Easterly's work has been discussed in media outlets such as National Public Radio, the BBC, the New York Times, Wall Street Journal, Washington Post, The Economist, The New Yorker, Forbes, Business Week, the Financial Times, and the Christian Science Monitor.

In February 2025, amid efforts by the Donald Trump administration and Elon Musk to shutter USAID, Easterly criticized the move. Even though he has criticized the efficacy of many foreign aid programs, he noted that a drastic and immediate end to USAID would have disastrous effects. He also said that some aid programs, in particular those dealing with public health, were clearly effective.

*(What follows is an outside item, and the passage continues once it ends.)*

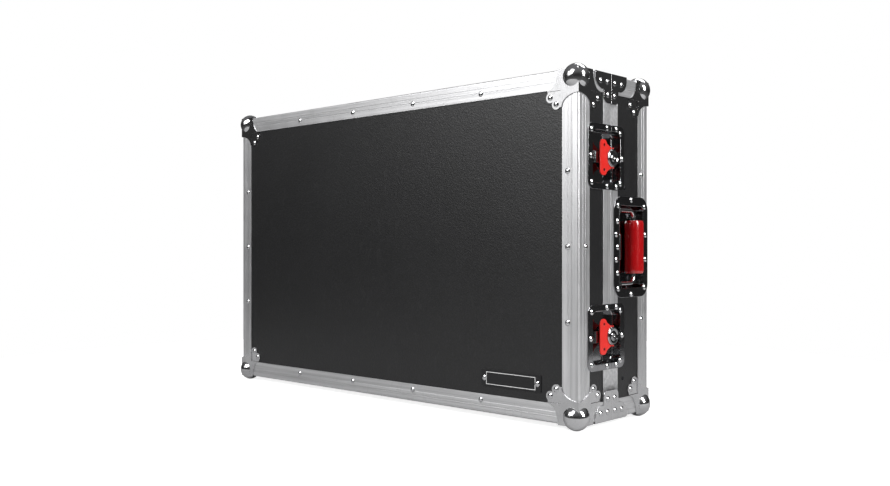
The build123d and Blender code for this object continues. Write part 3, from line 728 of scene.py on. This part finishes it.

Furthermore, he described the move as "illegal and undemocratic."

== Publications ==

- Easterly, William (2025). Violent Saviors: The West's Conquest of the Rest. Basic Books ISBN 978-1541675759
- Easterly, William (2014). The Tyranny of Experts: Economists, Dictators, and the Forgotten Rights of the Poor. Basic Books ISBN 978-0465031252
- Easterly, William (2006). The White Man's Burden: Why the West’s Efforts to Aid the Rest Have Done So Much Ill and So Little Good. Penguin ISBN 9780143038825
- Easterly, William (2001). The Elusive Quest for Growth: Economists' Adventures and Misadventures in the Tropics. MIT Press ISBN 978-0262050654

=== Book section ===
- Channels from Globalization to Inequality: Productivity World versus Factor World, pp. 39–81, from Brookings Trade Forum: 2004 - Globalization, Poverty, and Inequality, (2004, Brookings Institution Press) ISBN 9780815712862

Three co-edited books, and more than 60 articles in refereed economics journals.